The artist is present. The art is about those who aren’t. In Michikazu Matsune‘s new work All Together, the Vienna-based Japanese choreographer, joined on stage by Elizabeth Ward and Frans Poelstra, deals with absence, encounters and remembrance.

MAYA, RUBY, TONYA: names are projected onto the back wall as the performers discuss who these people are and why they couldn’t make it to the show. In Matsune’s signature minimalist style, the rules are crystal clear, leaving space for humorous details and nostalgic anecdotes to emerge out of the simple structure. The dry architecture of the work is sprinkled with goofy dances and casual chatter to keep things flowing easily.

With each new name, we gain a piece of information about the story-tellers, and as the recollections get gradually more vivid, including mimicking gestures and imitating voices, the revelations also get more intimate.
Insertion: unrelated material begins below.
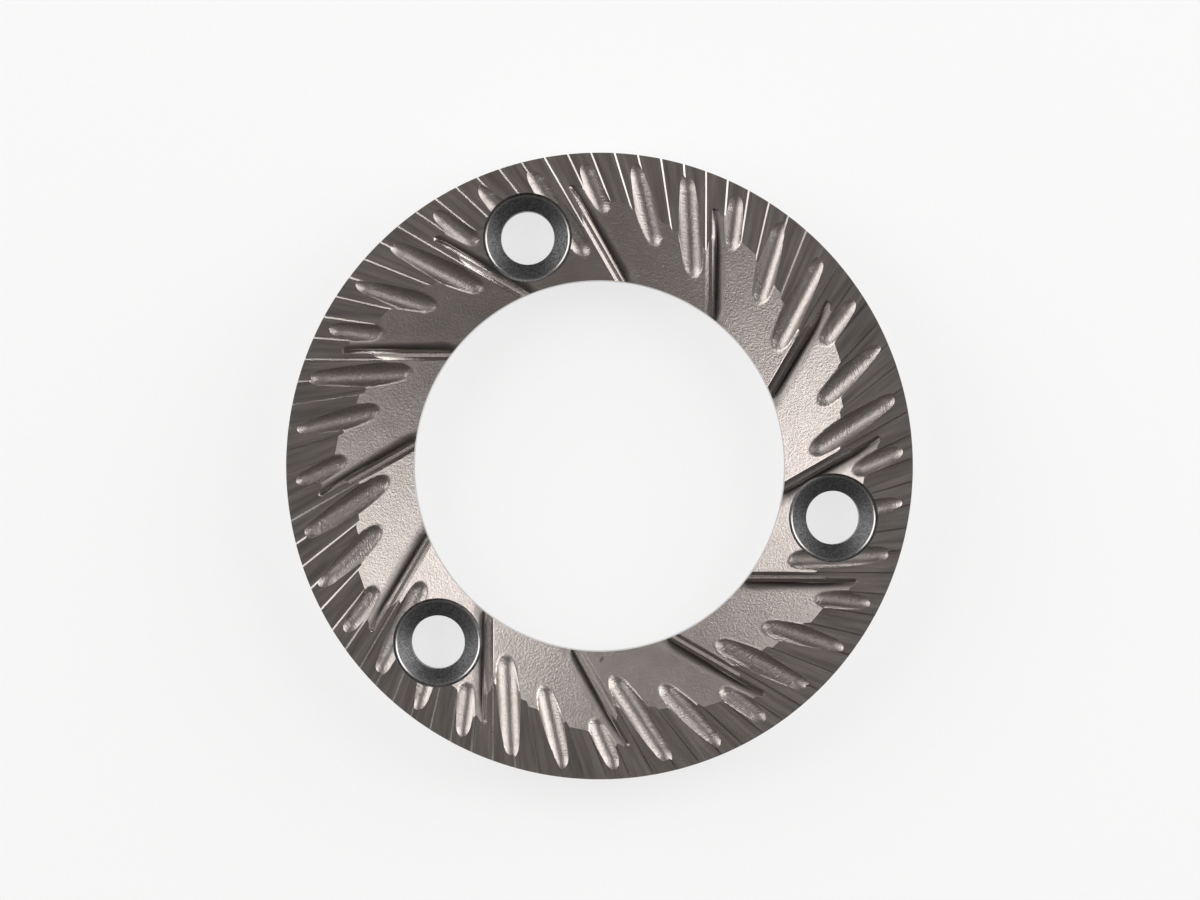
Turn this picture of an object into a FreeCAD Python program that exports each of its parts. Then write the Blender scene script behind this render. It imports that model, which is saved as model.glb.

Childhood friends, family members and estranged lovers are remembered, but so too are random strangers and art world celebrities. Biographical stories meet obituaries in a meticulous exploration of togetherness, or perhaps a new form of yellow pages poetry. Eventually the performers’ own names appear on the screen: they recall their first meetings (Matsune shares his impressions when seeing Frans dance naked 14 years ago on that exact same stage, while Poelstra re-enacts the nude solo), their mid-life crises and philosophical beliefs (they all join Elizabeth in her techno-witch-ballet practice) and quirky individual ways of thinking (Michikazu eats a burger and proceeds to skip around the stage, suggesting we imagine it bouncing around the room in his body).

As they call out names to see who’s around in the audience (‘Do we have an Andrea in the room?’), we are invited into the web of connection they weave between themselves, those who are here, and those who aren’t.

The bottom line: Bouncing burgers and absent protagonists: this is a minimalist ode to the invisible.